Extrait de la critique de notre chroniqueur Tobias Dunschen. Retrouvez-en l’intégralité en cliquant sur ce lien.
Le Blu-ray
[4/5]
A l’occasion de son arrivée sur support Blu-ray sous les couleurs de Gaumont, Trois jours et une vie s’offre un traitement Haute Définition littéralement impeccable. Définition et piqué sont d’une précision chirurgicale, les couleurs chaudes et naturelles rendent honneur à la sublime photo du film, signée Manuel Dacosse (Amer). En deux mots, c’est du tout bon. Côté son, le film est mixé en DTS-HD Master Audio 5.1 et tire vraiment son épingle du jeu : imposant au spectateur une spatialisation très dynamique et des détails d’une précision épatante, ce mixage sonore contribue très largement à l’immersion du spectateur dans l’ambiance délétère et déprimante du métrage. On notera également que Gaumont n’oublie pas les cinéphiles qui visionnent leurs films à domicile sans utiliser de Home Cinema, puisque l’éditeur nous propose également un mixage DTS-HD Master Audio 2.0 plus cohérent si vous visionnez Trois jours et une vie sur un « simple » téléviseur.
Du côté des suppléments, on trouvera tout d’abord un très intéressant entretien avec Nicolas Boukhrief, dans lequel le cinéaste évoque son travail et les différentes étapes du processus créatif pour lesquels il a tenu à imposer des décisions « collectives ». Il comparera par ailleurs Pierre Lemaitre à Stephen King, arguant que de nombreux cinéastes français reconnus (Jean-Pierre Jeunet, Christophe Gans, Jan Kounen, Gaspar Noé, etc) devraient chacun adapter un roman de l’auteur.

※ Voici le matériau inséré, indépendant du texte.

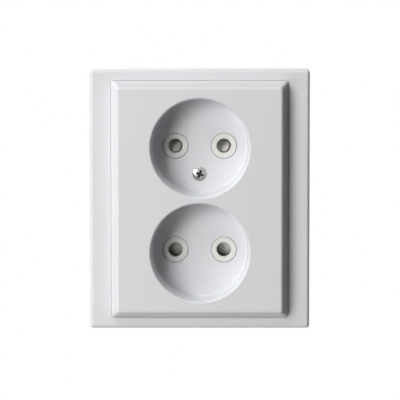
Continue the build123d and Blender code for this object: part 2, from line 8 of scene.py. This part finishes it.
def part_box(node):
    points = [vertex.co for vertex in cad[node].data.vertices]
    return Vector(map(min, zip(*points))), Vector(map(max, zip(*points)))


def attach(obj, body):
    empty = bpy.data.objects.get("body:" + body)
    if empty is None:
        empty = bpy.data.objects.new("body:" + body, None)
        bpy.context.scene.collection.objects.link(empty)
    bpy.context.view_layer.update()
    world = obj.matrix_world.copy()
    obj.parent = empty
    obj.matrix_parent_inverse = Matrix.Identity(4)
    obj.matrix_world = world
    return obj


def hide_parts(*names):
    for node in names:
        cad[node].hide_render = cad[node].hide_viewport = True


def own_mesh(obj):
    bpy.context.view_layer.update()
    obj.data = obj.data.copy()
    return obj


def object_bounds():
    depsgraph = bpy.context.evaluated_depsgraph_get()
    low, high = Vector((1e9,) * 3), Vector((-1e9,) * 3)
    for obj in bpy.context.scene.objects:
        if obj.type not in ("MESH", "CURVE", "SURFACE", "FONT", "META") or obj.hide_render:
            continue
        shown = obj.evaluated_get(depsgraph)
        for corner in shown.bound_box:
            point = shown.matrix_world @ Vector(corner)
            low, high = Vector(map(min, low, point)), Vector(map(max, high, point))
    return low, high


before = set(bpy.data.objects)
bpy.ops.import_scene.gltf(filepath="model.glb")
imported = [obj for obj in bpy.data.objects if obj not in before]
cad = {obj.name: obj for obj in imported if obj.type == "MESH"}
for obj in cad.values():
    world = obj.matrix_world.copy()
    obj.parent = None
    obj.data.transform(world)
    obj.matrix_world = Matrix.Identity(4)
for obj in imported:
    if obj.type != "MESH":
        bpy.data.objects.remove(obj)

cad_box = [list(corner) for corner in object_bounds()]

# Camera: straight in front of the socket and a little above it, looking down by a few degrees.
# It aims at the floors of the wells, halfway between the two outlets.
VIEW_ELEVATION = math.radians(5.7)
VIEW_DISTANCE = 1.28
VIEW_ANGLE = math.radians(7.03)
VIEW_TARGET = Vector((0.0001, -0.0028, -0.0009))

camera_data = bpy.data.cameras.new("camera")
camera_data.sensor_width = 36.0
camera_data.lens = camera_data.sensor_width / 2 / math.tan(VIEW_ANGLE / 2)
camera_data.clip_start = 0.05
camera_data.clip_end = 20.0
camera = bpy.data.objects.new("camera", camera_data)
bpy.context.scene.collection.objects.link(camera)
towards_camera = Vector((0.0, -math.cos(VIEW_ELEVATION), math.sin(VIEW_ELEVATION)))
camera.location = VIEW_TARGET + towards_camera * VIEW_DISTANCE
camera.rotation_mode = "QUATERNION"
camera.rotation_quaternion = (-towards_camera).to_track_quat("-Z", "Y")
bpy.context.scene.camera = camera
bpy.context.scene.view_settings.view_transform = "Standard"

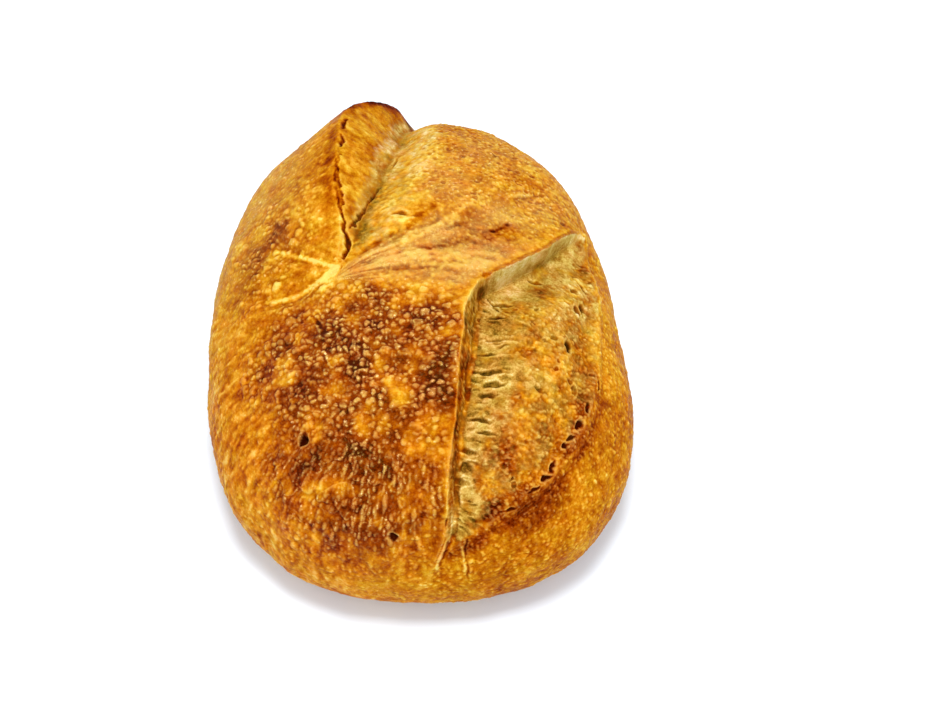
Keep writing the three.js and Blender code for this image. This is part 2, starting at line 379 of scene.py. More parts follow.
def spline_through(rows):
    """Catmull-Rom through rows of numbers, every column carried along, with the way along it added last."""
    rows = np.array(rows, float)
    last = len(rows) - 1
    points = []
    for i in range(last):
        a, b, c, d = (rows[min(max(i + k, 0), last)] for k in (-1, 0, 1, 2))
        for step in range(CURVE_STEPS):
            t = step / CURVE_STEPS
            squared = t**2 * (a - 2.5 * b + 2 * c - 0.5 * d)
            cubed = t**3 * (1.5 * (b - c) + 0.5 * (d - a))
            points.append(b + 0.5 * t * (c - a) + squared + cubed)
    points = np.array(points + [rows[-1]])
    steps = np.hypot(*np.diff(points[:, :2], axis=0).T)
    along = np.concatenate([[0], np.cumsum(steps)])
    return np.column_stack([points, along])


def nearest_on(rows, place):
    """The point of the curve through rows that is nearest to each place: its row, the way along to it, the
    gap, the distance, which is the gap but below 0 to the left, the unit vector across to the right, and
    lateral, which is how far to the right of the curve's own line each place is."""
    curve = spline_through(rows)
    count = len(place)
    gap = np.full(count, np.inf)
    side = np.ones(count)
    lateral = np.zeros(count)
    across = np.zeros((count, 2))
    row = np.zeros((count, curve.shape[1]))
    for start, end in zip(curve[:-1], curve[1:]):
        way = end[:2] - start[:2]
        offset = place - start[:2]
        share = np.clip(offset @ way / (way @ way), 0, 1)
        off = np.hypot(offset[:, 0] - share * way[0], offset[:, 1] - share * way[1])
        nearer = np.flatnonzero(off < gap)
        gap[nearer] = off[nearer]
        turn = offset[nearer, 0] * way[1] - offset[nearer, 1] * way[0]
        side[nearer] = np.where(turn < 0, -1, 1)
        lateral[nearer] = turn / np.hypot(*way)
        across[nearer] = np.array([way[1], -way[0]]) / np.hypot(*way)
        row[nearer] = start + (end - start) * share[nearer, None]
    near = SimpleNamespace(row=row, along=row[:, -1], gap=gap, across=across, lateral=lateral)
    near.distance = side * gap
    return near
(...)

On trouvera également deux scènes coupées, prenant place dans les nuits du 23 et du 24 décembre 1999. Elles sont assez passionnantes, et dévoilent explicitement [Attention Spoilers] que la mère d’Antoine (Sandrine Bonnaire) a compris que son fils est lié à la disparition du petit Rémi – une conviction que l’on pouvait certes deviner dans le montage définitif, mais sans que cela soit absolument certain, comme le soulignait à raison notre chroniqueur Tobias Dusnchen.